Am I Looking At A Specific Indicator?

Maybe you’re on a mission. Maybe the only number of interest to you is the number of red pandas born this month. OK, then. Look at that number in relation to every other column in your dataset! On its own is it a bell curve? It’s a natural phenomenon, so it should probably look like a bell curve, with a lot of average months, and few exceptional ones. What does it mean if it doesn’t follow a bell curve? What if I look at the number of births in relation to the temperature this month? Oh, it seems like another bell curve where most births arrive around that temperature? Or if I look at it in relation to the date, is it going up, down? Is it stable?
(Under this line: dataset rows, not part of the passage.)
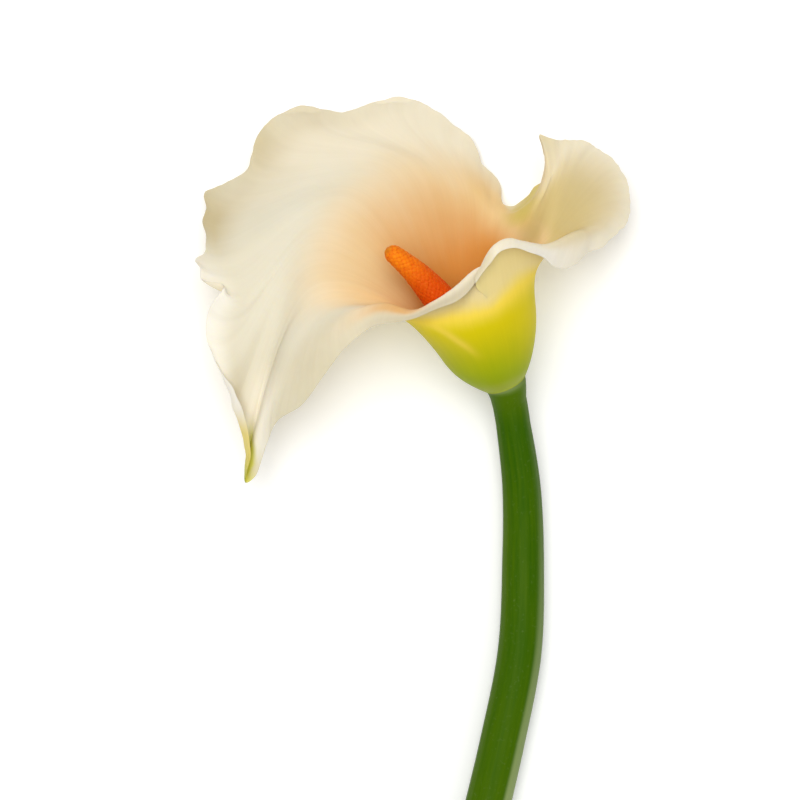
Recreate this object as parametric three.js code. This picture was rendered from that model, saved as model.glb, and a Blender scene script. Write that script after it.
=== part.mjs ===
// A calla lily flower, cut and laid on its back: a green stem, the cream spathe that rolls into a
// funnel at its top, and the orange spadix in the funnel.
//
// Lengths are in millimetres and angles in degrees. +Z points up from the table, +Y runs from the cut
// end of the stem towards the bloom, and +X is to the right as the flower is seen from above.

import * as THREE from 'three';

// ---------------------------------------------------------------- driving sizes

const CENTRE = { x: 4, y: -51.2 }; // middle of the whole flower on the table, which becomes the origin
const GAP = 0.3; // clearance between neighbouring pieces

// The neck is the flat joint on which the spathe and the spadix stand on the stem.
const NECK = { at: [29.5, 5, 18], left: 25, up: 22, radius: 6 };

// The stem's line from its cut end to just below the neck: x, y, height of its underside, radius.
const STEM_LINE = [
  [7, -187.5, 0, 6.5],
  [14.5, -159, 0, 6.5],
  [22.5, -125, 0, 6.5],
  [29, -97.5, 0, 6.4],
  [34, -71.5, 0, 6.3],
  [35, -45.5, 0, 6],
  [34.5, -25, 2.2, 5.5],
  [32, -7, 7.7, 4.9],
  [30.5, 0.5, 10.8, 5],
];
const STEM_SIDES = 20;
const STEM_STEPS = 34;
const STEM_FLARE = { back: 2, radius: 5.4 }; // where the stem starts to widen into the neck

// The spadix's line above the neck, x, y, z, and its radius at even steps from the base to the tip.
const SPADIX_LINE = [
  [26, 9.5, 20.5],
  [20.5, 17.5, 27],
  [11.5, 27.3, 33],
  [3.6, 35.6, 37.5],
  [-3.7, 41.3, 41.5],
];
const SPADIX_RADII = [3.5, 4.1, 4.4, 4.5, 4.25, 3.15, 2.2];
const SPADIX_TIP = 2.6; // length of its rounded end
const FLORETS_ROUND = 13;
const FLORET_ROWS = 46;
const FLORET_HEIGHT = 0.32;

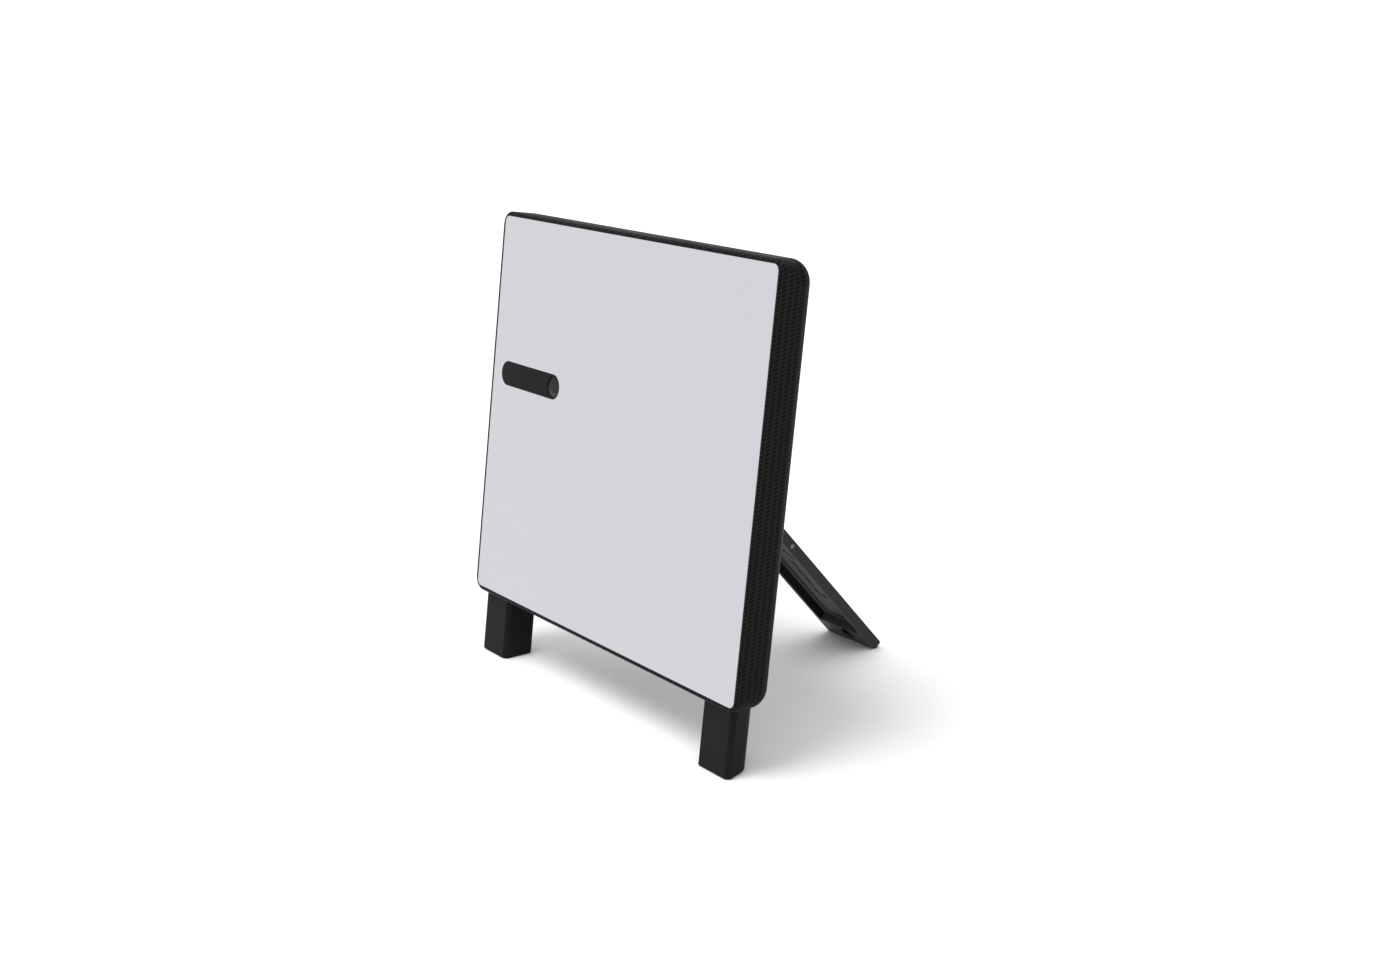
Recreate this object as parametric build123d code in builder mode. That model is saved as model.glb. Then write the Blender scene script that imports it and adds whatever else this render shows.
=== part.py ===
from build123d import *
import os
from math import cos, radians, sin, tan

os.makedirs("parts", exist_ok=True)

# ---------------------------------------------------------------- attitude
tilt = 8.0                  # degrees that the unit leans back from upright
stand_slope = 41.3          # degrees between the stand and the depth direction

# ---------------------------------------------------------------- clearances
running_gap = 0.05          # radial, between a pin and the bore that turns on it
slide_gap = 0.4             # between a sliding piece and its guide
body_gap = 0.3              # between neighbours that move apart
edge_gap = 0.4              # round a flush door in its opening

# ---------------------------------------------------------------- front panel and its seat
panel_width = 300.0
panel_height = 254.0
panel_corner = 4.3
panel_thickness = 2.0
tape_thickness = 0.4
seal_width = 0.8
seal_setback = 0.15
ledge_width = 4.0
ledge_thickness = 2.2
ledge_corner = 3.0

# ---------------------------------------------------------------- housing
rim_width = 2.7
rim_height = 2.35           # of the rim above and below the panel
wall = 2.2
front_corner = 8.0
back_corner = 14.0
edge_depth = 25.5
front_fillet = 2.0
back_fillet = 10.0
corner_blend = 1.5          # straight length left in front of the back fillet
hump_margin = 10.5          # flat back rim around the raised back
hump_run = 30.0
hump_rise = 17.0
hump_corner = 14.0
hump_top_corner = 20.0

# ---------------------------------------------------------------- camera window
window_length = 74.4
window_height = 16.3
window_left = 10.4          # from the panel's left edge to the window
window_drop = 103.85        # from the panel's top edge to the window's centre line
window_flange = 1.8
window_flange_thickness = 1.0
window_fit = 0.05
lens_port_radius = 6.8
lens_cover_thickness = 1.0
lens_cover_setback = 0.9
lens_lip = 1.0

# ---------------------------------------------------------------- front legs
leg_width = 31.2
leg_front = 4.6             # depth of the leg's front face
leg_back = 26.5
leg_inset = 8.4             # from the housing's side to the leg's outer face
leg_taper = 7.0             # of the outer face towards the back
leg_reach = 42.0            # below the housing, along the front face
leg_engagement = 36.0
leg_travel = 40.0
leg_chamfer = 2.5           # of both front corners
leg_edge = 1.0              # rounding of the chamfers' edges
leg_outer_corner = 15.0
leg_inner_corner = 2.5
leg_sole_fillet = 0.8
leg_hole_gap = 0.5
leg_hole_height = 31.0      # from below the housing to the top of the leg's hole
lug_reach = 2.8
lug_height = 10.0
lug_depth = 12.0
guide_wall = 1.5
guide_back_wall = 1.8
guide_side = 4.5
guide_outer_wall = 2.0
guide_lip = 6.0
guide_above_floor = 21.0    # from the housing's underside to the guide's lower end
guide_top_margin = 4.0
ear_length = 12.0
ear_thickness = 2.0
ear_height = 45.0
ear_screw_pitch = 31.0
ear_rise = 8.0              # from the guide's lower end to its ear
pad_thickness = 2.5
pad_proud = 0.5
pad_margin = 3.5
pad_outer_margin = 11.0     # from the leg's outer face to the pad
pad_corner = 2.0

# ---------------------------------------------------------------- stand
hinge_depth = 35.5
hinge_height = 19.6
arm_length = 130.1          # hinge pin to guide pins
arm_width = 42.4
arm_thickness = 3.6
arm_end = 4.0               # arm beyond the guide pins
arm_end_corner = 2.0
arm_window_width = 22.0
arm_window_length = 70.0
arm_window_start = 20.0
arm_window_corner = 5.5
knuckle_radius = 3.6
hinge_pin_radius = 2.0
hinge_pin_chamfer = 0.4
stop_height = 4.6
stop_foot = 1.2
stop_crest = 5.8
groove_width = 2.0
groove_depth = 2.2
leg_flange = 3.2
stand_web = 1.5
stand_upper = 30.0          # leg above the guide pins
bridge_length = 10.0
flange_at_pin = 7.2         # thickness of the leg's side at the guide pins
flange_at_foot = 7.1
channel_length = 96.0       # from the guide pins to the channel's end wall
floor_bite = 0.8            # how far the leg's inner corner would reach below the floor
tip_fillet = 1.2
stand_corner = 2.5
guide_pin_radius = 1.5
guide_pin_tip_radius = 0.85
finger_radius = 5.5
finger_depth = 1.6
finger_offset = 6.5         # from the channel's end wall to the finger recess
finger_x = 4.0
rib_groove_width = 1.8
rib_groove_depth = 0.7
rib_outline_x = 15.6        # from the stand's middle to the outline groove
rib_outline_corner = 6.0
rib_outline_end = 4.0       # from the channel's end wall to the outline groove
rib_head = [(-9.9, 24.5), (-3.0, 17.6), (3.9, 24.5)]
rib_slit = [(-2.5, 28.5), (-2.5, 57.5)]
rib_foot = [(-3.8, 60.0), (-2.6, 65.2), (1.5, 67.6)]
rib_foot_end = (9.5, 67.8)
stand_travel = 86.0
stand_pad_proud = 0.4
stand_pad_width = 38.0
stand_pad_length = 1.6
stand_pad_depth = 1.4

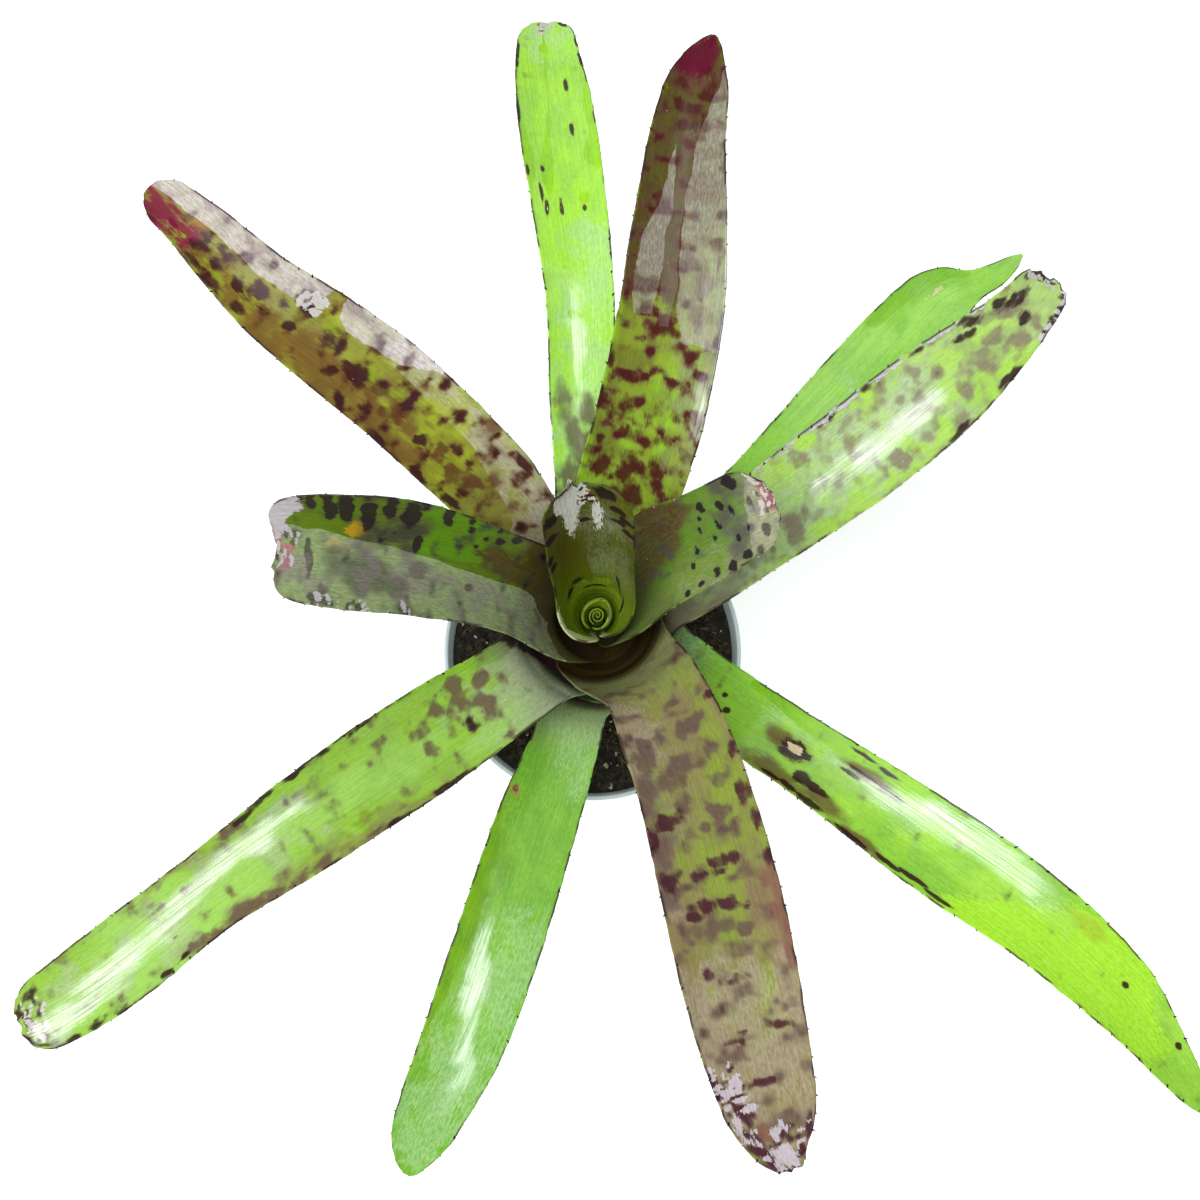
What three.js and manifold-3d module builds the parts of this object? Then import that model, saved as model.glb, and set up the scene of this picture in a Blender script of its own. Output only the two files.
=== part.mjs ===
import * as THREE from 'three';
import Module from 'manifold-3d';

// A tiger bromeliad in a round plastic pot. Millimetres, +Z up.
// The origin is the middle of the pot's underside, on the surface it stands on.
// The plant is a tank rosette: each leaf has a broad sheath that clasps the short stem
// and nests inside the sheaths of the older leaves, then leans out as a strap blade.

// Pot: a 12 cm pot with a collar at its rim and six drain holes.
const POT_HEIGHT = 105;
const RIM_RADIUS = 60;
const BASE_RADIUS = 43;
const WALL = 1.6;
const FLOOR = 2.2;
const COLLAR_HEIGHT = 12;
const COLLAR_STEP = 1.6;
const RIM_LIP = 1.7;
const POT_BEVEL = 0.7;
const POT_SIDES = 56;
const DRAIN_HOLES = 6;
const DRAIN_RADIUS = 4.5;
const DRAIN_CIRCLE = 26;
const DRAIN_SIDES = 14;

// Soil: fills the pot to just under the rim, loose and uneven on top.
const SOIL_TOP = 98;
const GAP = 0.35;
const SOIL_SIDES = POT_SIDES;
const SOIL_RINGS = 5;
const CRUMB_HEIGHT = 0.9;
const COARSE_CRUMB = 3.4;
const FINE_CRUMB = 1.2;

// Stem: a short cone, rooted in a plain hole in the soil. Leaf 0 sits at its top.
const STEM_X = 2;
const STEM_Y = 6;
const ROOT_DEPTH = 24;
const ROOT_TAPER = 0.6;
const STEM_SIDES = 16;
const ATTACH_TOP = 46;
const ATTACH_STEP = 3.7;
const STEM_TOP_RADIUS = 3.6;
const STEM_STEP = 0.78;
const STEM_CLEARANCE = [1.4, 1.8];

// Leaves
const SHEATH_THICKNESS = 1.0;
const BLADE_THICKNESS = 1.3;
const MARGIN_THICKNESS = 0.7;
const SHEATH_COLUMNS = 8;
const SHEATH_ROWS = 5;
const LIP_BEFORE = 12;
const LIP_AFTER = 26;
const SPINE_PITCH = 13;
const SPINE_ROOT = 2.2;
const SPINE_LEAN = 0.8;
const SPINE_LENGTH = 1.7;
const SPINES_START = -2;
const ROW_CROWDING = 0.96;
const TIP_CLEAR = 2;
const TIP_SPIKE = 1.6;
const MARGIN_STRIP = 0.1;
const TANGENT_STEP = 1.5;
const LEAST_LEAN = 0.4;
const FOLD_SOFTNESS = 0.2;
const SECTION_STEPS = 12;
const CURVE_STEPS = 40;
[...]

Is the species in danger of being extinct?

Just explore, see the relationships between your “main” interest and all the other “potentially interesting” things in there.

I’m Having Fun! I Find Interesting Things! Where Do I Go From There?

As usual, it depends…

If your data analysis is enough to help you make decisions, make your decisions, and come back to see if the data shows the change you wanted.

If your data analysis triggered your curiosity and you need to dig deeper, maybe you should combine multiple datasets together to check things out? Like, ok, you found out the temperature seem to follow a seasonal pattern, but what if it also followed a pattern according to the latitude? Or the distance to the ocean?

If what you need are more powerful math tools, it is a somewhat long journey. Statistics is not intuitive at all (despite what most people think - ha! see what I did there?), and the math isn’t that hard, but the methodology is. If there is an error because you want to go too fast, it tends to compound to bigger and bigger mistakes, so it’s all about slow and steady and methodical, and there’s no substitute for the 10000h rule in hat regard. But I promise the math isn’t super hard!